Stone presents Chavez as charismatic bull of a man who grew up poor and never forgot his roots. Where the mainstream media depicts Chavez as an oafish buffoon and bully, Stone gives us someone endowed with sly humor and a keen strategic understanding of his own bombastic theatricality. Chavez has long delighted in yanking the tail of Yankee Imperialismo and to that end Stone visually reminds us how Chavez vilified George W. Bush while speaking at the same United Nations podium Bush had spoken from the day before. Calling Bush a Satan, Chavez told those assembled he could “still smell the sulfur.”

But what most people in the United State fail to grasp, said Stone, is that the United States tried to remove Chavez — democratically elected — from power by engineering a military coup in 2002. It succeeded for just one day; the plan backfired when the soldiers who captured Chavez switched sides to become his protectors. The United States has steadfastly denied any involvement in the affair, but Stone — relying on interviews with reporters from some of the same media outlets he vilifies for knee-jerk anti-Chavez coverage — lays out a convincing case to the contrary. (One of those reporters, the Washington Post’s Scott Wilson, it turns out, worked for the Santa Barbara News-Press in the late 1980s.) “We’re the aggressors here,” Stone said, combining incredulity, outrage, and an almost admiring sense of bewilderment, “but we always present as if we’re the victims, that they’re the aggressors attacking us.”

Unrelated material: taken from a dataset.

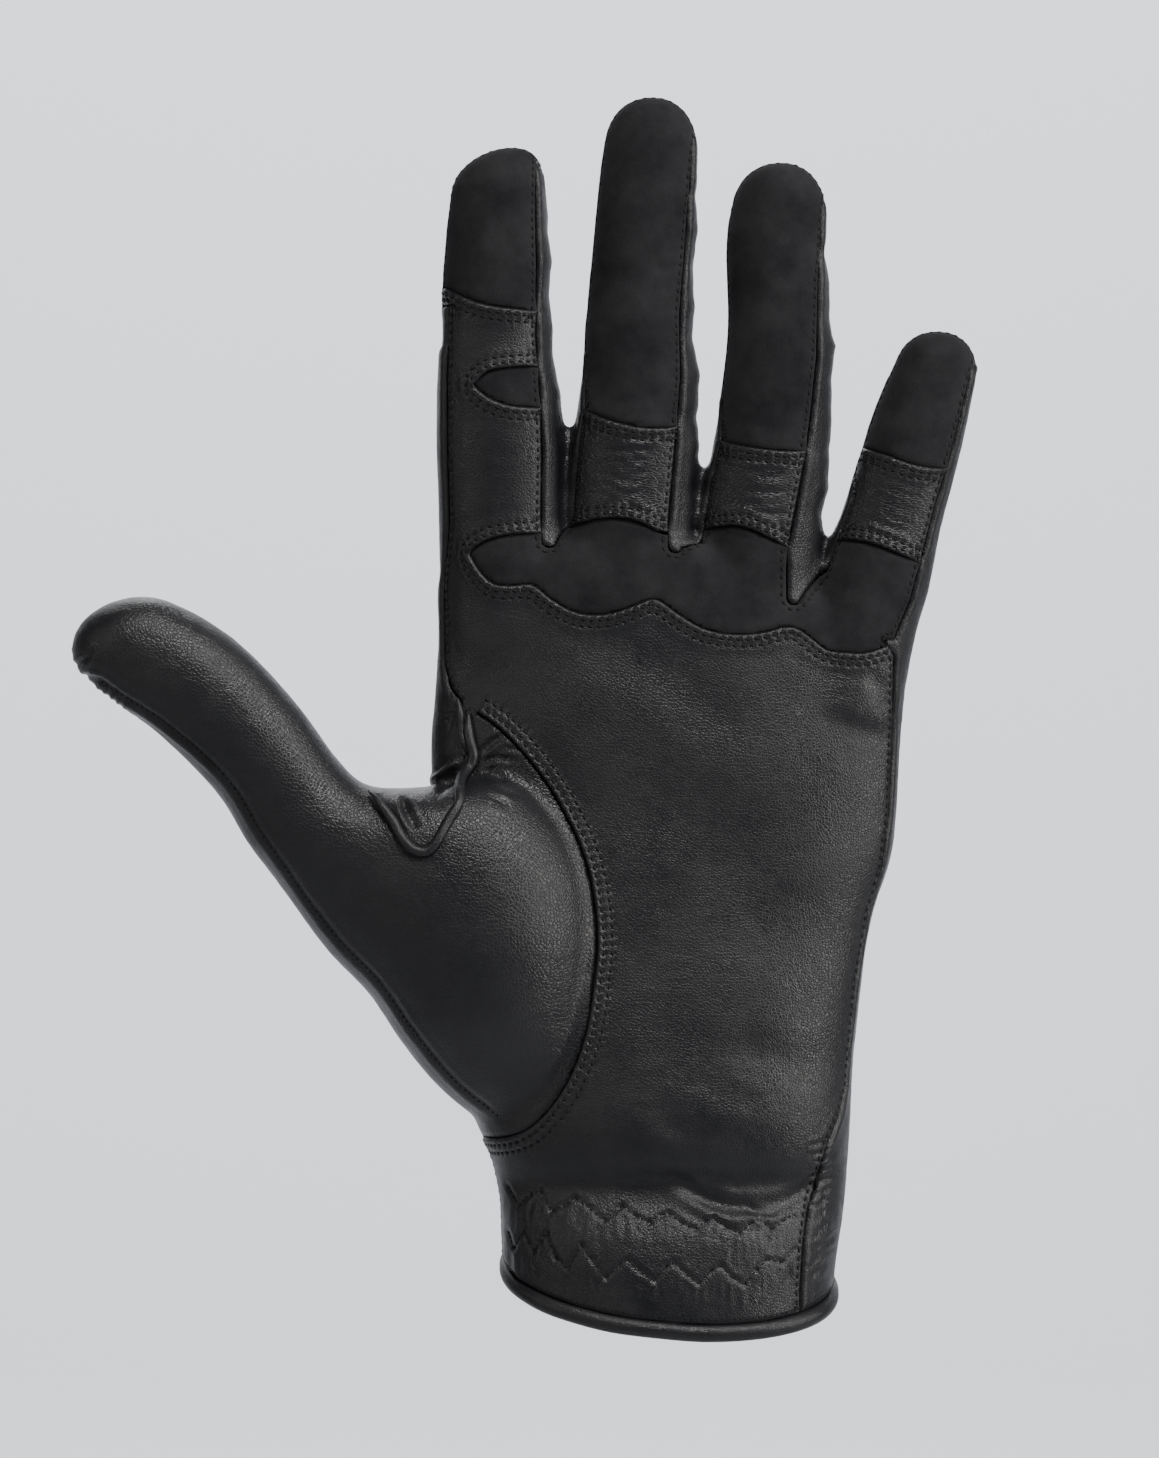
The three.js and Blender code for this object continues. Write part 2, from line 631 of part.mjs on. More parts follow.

As riveting as Chavez is, the real revelation in Stone’s movie is the extent to which Chavez has been joined by a wide array of other Latin American leaders embarking on the same path of populist-minded Democratic socialism. One would have to squint hard at the reporting provided by the U.S. media reports to achieve an appreciation for the sweep and depth of this movement that’s thrived in the shadow of George W. Bush. (Barack Obama, Stone said, has been a keen disappointment, failing to stand up for Honduran President Manuel Zelaya — another populist proponent of economic reform — when last year that country’s military physically removed him from office lest he morph into another Hugo Chavez.)

Bolivia’s Evo Morales, a hard-core soccer player, bachelor, and former union leader of coca farmers, explains how he’d be happy to allow the United States a military base in his country — a significant bone of contention between the two nations — so long as the United States allows Bolivia a base somewhere in Florida.

Paraguay’s Fernando Lugo, a former archbishop, details the importance of liberation theology — aggressively rooted out by the current Pope Benedict at the direction of his predecessor John Paul II — as the spiritual spawning ground for Latin America’s poor people’s movements. Lugo, whose father had been jailed 20 times by the dictator who ruled Paraguay for 50-years, exudes rare grace, humility, and resolve. Stone does not mention that Lugo now finds himself enmeshed in paternity suits stemming from when he was still a man of the cloth.

Brazil’s Luiz Lula da Silva describes how Brazil was $200 billion in debt to international banks when he took office and how under his regime there’s now a surplus. Likewise, Argentina’s Nestor and Christina Kirchener — the husband and wife presidential tag-team, explain how unhappy the IMF was when Argentina retired its debt to that world body.

Stone’s film is an unabashed work of political admiration. No critical questions are asked, other perhaps than Stone’s query of Christina Kirchener about how many shoes she has. Kirchener expressed serious doubt Stone would ever ask a male leaders about the number of shoes parked in their closets. Stone is trying to balance the picture, not provide a balanced picture. Under Stone’s kind interrogations, the politicos he’s profiled come across as strikingly thoughtful, articulate, and impressive.

Every movie needs a villain and in South of the Border, that role belongs to the IMF and the World Bank. “People don’t understand. They think we’re helping out, we’re giving these poor counties money. But that’s bullshit,” said Stone. “It doesn’t happen like that. The money comes with so many conditions and so many strings attached. The IMF has become an institution of oppression used by the United States and other first powers to control the world.”

Exactly how that happens — cutting off credit to governments seeking to privatize their nation’s natural resources, for example, demanding draconian cuts to public benefits or devaluing currencies in exchange for desperately needed credit — is not made nearly as clear as it could be in Stone’s film. Nor are there any interviews allowing IMF officials to defend their actions. But Stone’s ambition in South of the Border was to shed a new light on subjects either ignored or vilified in mainstream media accounts. To that extent, the film’s an eye-opener, warts and all.